» The task
Reproduce each line from the first in the data through the line that contains "return piece" exactly; give nothing else.

» Data
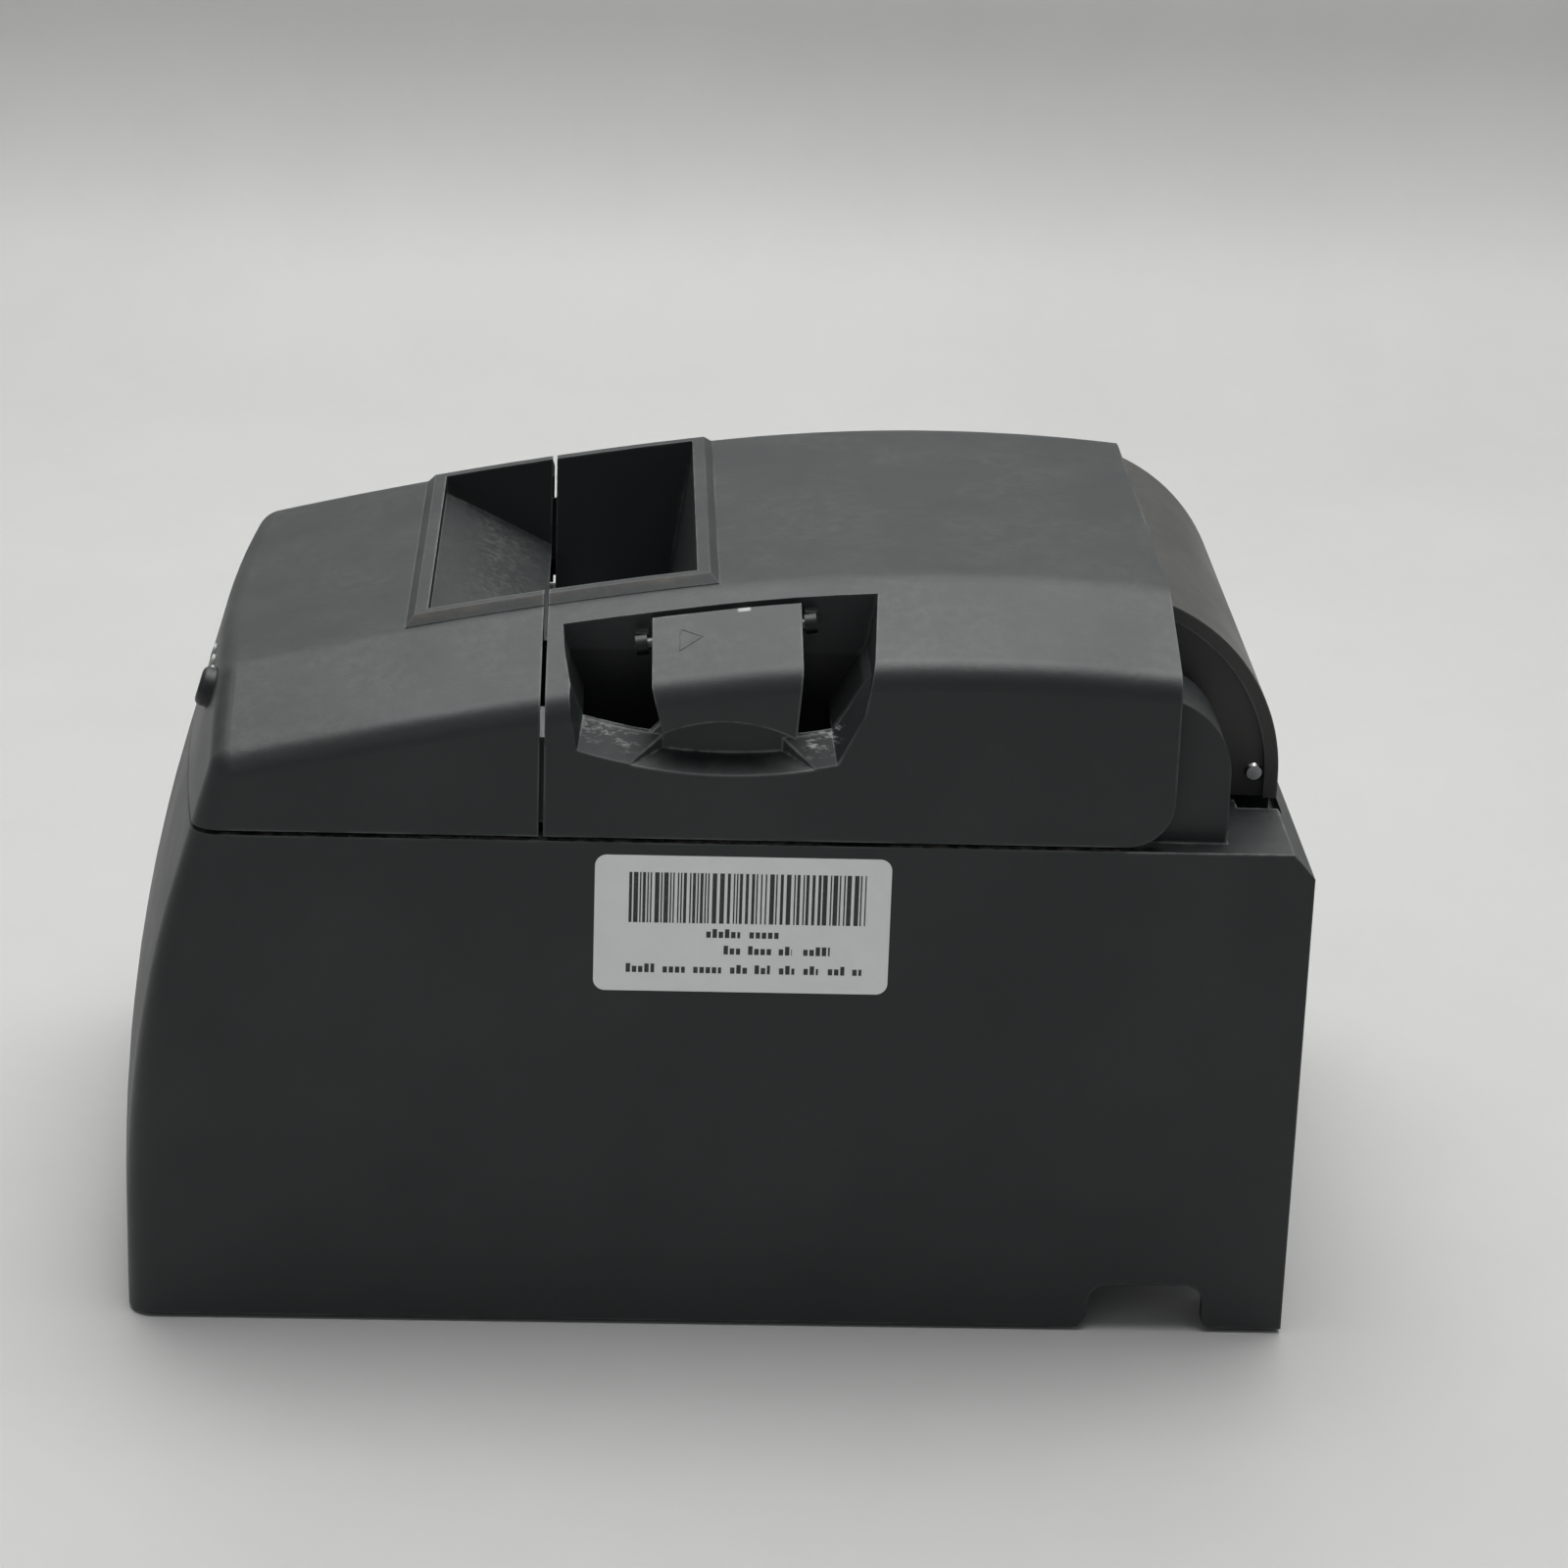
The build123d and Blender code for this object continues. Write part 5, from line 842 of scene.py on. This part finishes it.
def print_dashes(mesh, draw, y, end, z):
    """A row of short dashes with gaps, like words too small to read."""
    while y < end:
        word = min(y + draw.uniform(*WORD_LENGTHS), end)
        while y < word:
            height = DASH_HEIGHT * draw.choice((0.7, 0.7, 1.0))
            ink_rectangle(mesh, y, min(y + DASH, word), z, z + height)
            y += DASH_PITCH
        y += WORD_GAP


def mesh_data(name, mesh, material):
    """Turns a bmesh into mesh data with one material."""
    data = bpy.data.meshes.new(name)
    bmesh.ops.recalc_face_normals(mesh, faces=mesh.faces)
    mesh.to_mesh(data)
    mesh.free()
    data.materials.append(material)
    return data


def riding_piece(name, data, body):
    """A new piece that rides on a body."""
    piece = bpy.data.objects.new(name, data)
    scene.collection.objects.link(piece)
    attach(piece, body)
    return piece


draw = random.Random(7)
label_mesh = bmesh.new()
print_bars(label_mesh, draw)
for start, end, drop in PRINT_LINES:
    spot = (label_low.y + start, label_low.y + end, label_high.z - drop)
    print_dashes(label_mesh, draw, *spot)
label_data = mesh_data("label_print", label_mesh, materials["label_ink"])
label_print = riding_piece("label_print", label_data, "body")
print("label marks:", len(label_print.data.polygons) // 6)

# %% [markdown]
# ## Lips behind the shut line
#
# Where the two covers meet, a gap runs down the outer walls and the side walls of
# the paper exit. A thin plastic lip on the front cover stands behind the lower
# part of each gap, so light shows through only at the top. It stands a twentieth
# of a millimetre off the plane of the walls, so the cover clears it as it opens.


# %% Stand the lips behind the gap
def add_box(mesh, low, high):
    """A box between two corners, in millimetres."""
    middle = Vector([(a + b) / 2 for a, b in zip(low, high)]) * MM
    size = [(b - a) * MM for a, b in zip(low, high)]
    turn = Matrix.Translation(middle) @ Matrix.Diagonal((*size, 1.0))
    bmesh.ops.create_cube(mesh, size=1.0, matrix=turn)


LIP_FRONT_Y, LIP_REAR_Y = -30.6, -26.6
SHUT_EDGE_Y = -28.5  # where the front cover ends
FOOT_REACH = (-0.02, 0.06)  # the foot, from just inside the wall outwards
LIP_REACH = (0.05, 0.55)
LIPS = ((42.2, 1, 104.0, 116.0), (68.8, -1, 92.5, 107.5))  # wall, way from it, bottom, top


def add_lip(mesh, side, wall_x, away, bottom, top):
    """A lip with a thin foot that holds it on the front cover's wall."""
    for (near, far), rear in ((FOOT_REACH, SHUT_EDGE_Y), (LIP_REACH, LIP_REAR_Y)):
        x0, x1 = sorted((side * (wall_x + away * near), side * (wall_x + away * far)))
        add_box(mesh, (x0, LIP_FRONT_Y, bottom), (x1, rear, top))


lip_mesh = bmesh.new()
for side in (-1, 1):
    for wall_x, away, bottom, top in LIPS:
        add_lip(lip_mesh, side, wall_x, away, bottom, top)
lip_data = mesh_data("exit_lips", lip_mesh, materials["front_plastic"])
exit_lips = riding_piece("exit_lips", lip_data, "body")
print("lips:", len(exit_lips.data.polygons), "faces")

# %% [markdown]
# ## The arrow on the lever
#
# A thin triangle is moulded on the lever's flat top. It could be cut into the
# part, but the line is a quarter of a millimetre wide, so a fine raised bead is
# drawn instead: points along the triangle are dropped onto the lever with a ray,
# and a thin tube follows them.


# %% Mould the arrow
BEAD_R = 0.00011
BEAD_SINK = 0.00002  # how far the bead's middle lies in the skin
BEAD_STEPS = 8  # points along each side of the triangle
ARROW_CORNERS = ((0.0557, -0.0050), (0.0583, -0.0014), (0.0615, -0.0053))


def drop_on(node):
    """A function that finds the height of a part's skin under a point."""
    data = frame["nodes"][node].data
    corners = [v.co for v in data.vertices]
    tree = BVHTree.FromPolygons(corners, [p.vertices for p in data.polygons])

    def height(x, y):
        return tree.ray_cast(Vector((x, y, 0.2)), Vector((0, 0, -1)))[0].z

    return height


def bead(name, points, radius, material, body):
    """A thin round bead along a closed loop of points, made as a mesh."""
    curve = bpy.data.curves.new(name, "CURVE")
    curve.dimensions = "3D"
    curve.bevel_depth = radius
    curve.bevel_resolution = 2
    line = curve.splines.new("POLY")
    line.points.add(len(points) - 1)
    for point, place in zip(line.points, points):
        point.co = (*place, 1.0)
    line.use_cyclic_u = True
    holder = bpy.data.objects.new(name + "_line", curve)
    data = bpy.data.meshes.new_from_object(holder)
    bpy.data.objects.remove(holder)
    data.name = name
    data.materials.clear()
    data.materials.append(material)
    data.shade_smooth()
    return riding_piece(name, data, body)


def lever_arrow():
    """The outlined triangle, pointing to the rear of the printer."""
    skin = drop_on("release_lever")
    corners = [Vector(corner) for corner in ARROW_CORNERS]
    points = []
    for start, end in zip(corners, corners[1:] + corners[:1]):
        for k in range(BEAD_STEPS):
            spot = start.lerp(end, k / BEAD_STEPS)
            points.append(Vector((spot.x, spot.y, skin(spot.x, spot.y) - BEAD_SINK)))
    finish = materials["lever_plastic"]
    return bead("lever_arrow", points, BEAD_R, finish, "lever")


arrow = lever_arrow()
print("arrow points:", len(arrow.data.vertices))

# %% [markdown]
# ## A place to stand
#
# The printer stands on a pale board that curves up behind it. The board is plain
# and matt, with a very faint unevenness, so that nothing in it competes with the
# printer. It isn't part of the object.

# %% Build the floor and its backdrop
FLOOR_NEAR, FLOOR_FAR, SWEEP_R, WALL_TOP = 2.5, -0.52, 0.10, 2.5
FLOOR_HALF_WIDTH = 3.0
SWEEP_STEPS = 16


def sweep_profile():
    """The floor's side outline: flat, a quarter round, then the wall."""
    points = [(FLOOR_NEAR, 0.0)]
    for k in range(SWEEP_STEPS + 1):
        turn = math.pi / 2 * k / SWEEP_STEPS
        x = FLOOR_FAR - SWEEP_R * math.sin(turn)
        points.append((x, SWEEP_R * (1 - math.cos(turn))))
    points.append((FLOOR_FAR - SWEEP_R, WALL_TOP))
    return points


def make_floor():
    """One smooth sheet from floor to backdrop."""
    mesh = bmesh.new()
    rows = []
    for x, z in sweep_profile():
        ends = (-FLOOR_HALF_WIDTH, FLOOR_HALF_WIDTH)
        rows.append([mesh.verts.new((x, y, z)) for y in ends])
    for near, far in zip(rows, rows[1:]):
        mesh.faces.new((near[0], near[1], far[1], far[0]))
    tree, shader = start_material("pale_board", roughness=0.55)
    cloud = scratchy(tree, 5.0, 0.2, 0.8)
    tint = over(tree, rgb(0.50, 0.50, 0.49), rgb(0.54, 0.54, 0.53), cloud)
    paint(tree, shader, tint)
    data = mesh_data("floor", mesh, materials["pale_board"])
    data.shade_smooth()
    floor = bpy.data.objects.new("floor", data)
    scene.collection.objects.link(floor)
    return floor


floor = make_floor()
print("floor reaches from", FLOOR_NEAR, "to", FLOOR_FAR)

# %% [markdown]
# ## Soft studio light
#
# One big soft light hangs over the printer, a little behind it, and a lower panel
# stands behind, so the dark top catches a broad sheen while the side stays deep.
# A dim fill by the camera keeps the side readable, and a pale world lifts the
# shadows. Small lights would make sharp shadows and glints that a matt plastic
# doesn't have.

# %% Hang the lights
LIGHTS = (  # name, place, target, size in metres, power in watts
    ("overhead", (-0.15, 0.10, 1.5), (0.0, 0.0, 0.05), 1.3, 23.0),
    ("back_panel", (-0.46, -0.05, 0.72), (0.0, 0.0, 0.12), 0.9, 4.0),
    ("fill", (1.6, -0.7, 0.9), (0.0, 0.0, 0.06), 1.2, 1.6),
)
SKY_COLOUR = rgb(0.93, 0.96, 1.0)
SKY_STRENGTH = 0.20


def area_light(name, place, target, size, power):
    """A square area light that looks at a point."""
    light = bpy.data.lights.new(name, "AREA")
    light.size = size
    light.energy = power
    lamp = bpy.data.objects.new(name, light)
    scene.collection.objects.link(lamp)
    lamp.location = place
    aim = Vector(target) - Vector(place)
    lamp.rotation_euler = aim.to_track_quat("-Z", "Y").to_euler()


for light in LIGHTS:
    area_light(*light)
world = bpy.data.worlds.new("studio")
world.use_nodes = True
sky = world.node_tree.nodes["Background"]
sky.inputs["Color"].default_value = SKY_COLOUR
sky.inputs["Strength"].default_value = SKY_STRENGTH
scene.world = world
scene.view_settings.view_transform = "Standard"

» Reply
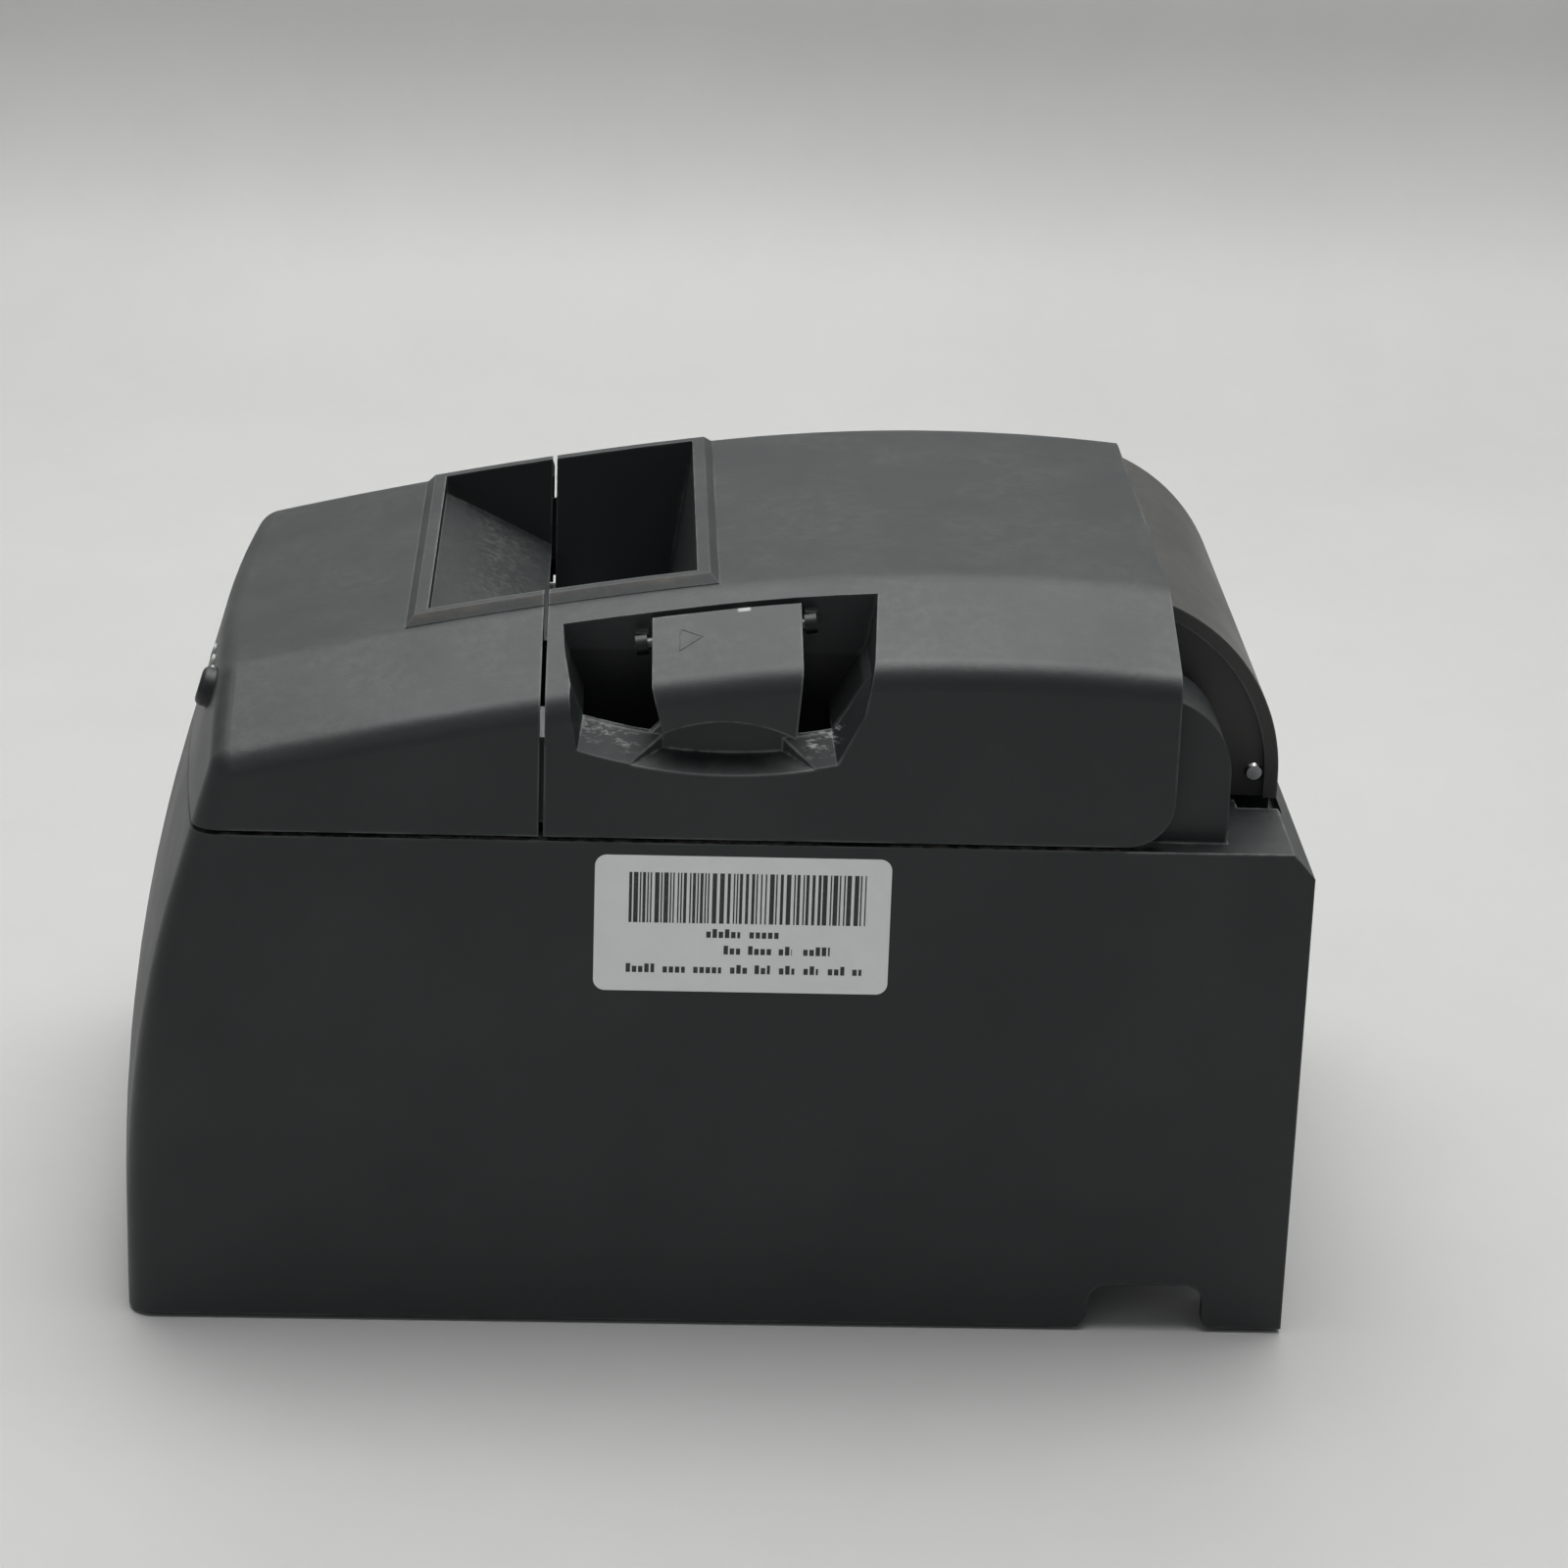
The build123d and Blender code for this object continues. Write part 5, from line 842 of scene.py on. This part finishes it.
def print_dashes(mesh, draw, y, end, z):
    """A row of short dashes with gaps, like words too small to read."""
    while y < end:
        word = min(y + draw.uniform(*WORD_LENGTHS), end)
        while y < word:
            height = DASH_HEIGHT * draw.choice((0.7, 0.7, 1.0))
            ink_rectangle(mesh, y, min(y + DASH, word), z, z + height)
            y += DASH_PITCH
        y += WORD_GAP


def mesh_data(name, mesh, material):
    """Turns a bmesh into mesh data with one material."""
    data = bpy.data.meshes.new(name)
    bmesh.ops.recalc_face_normals(mesh, faces=mesh.faces)
    mesh.to_mesh(data)
    mesh.free()
    data.materials.append(material)
    return data


def riding_piece(name, data, body):
    """A new piece that rides on a body."""
    piece = bpy.data.objects.new(name, data)
    scene.collection.objects.link(piece)
    attach(piece, body)
    return piece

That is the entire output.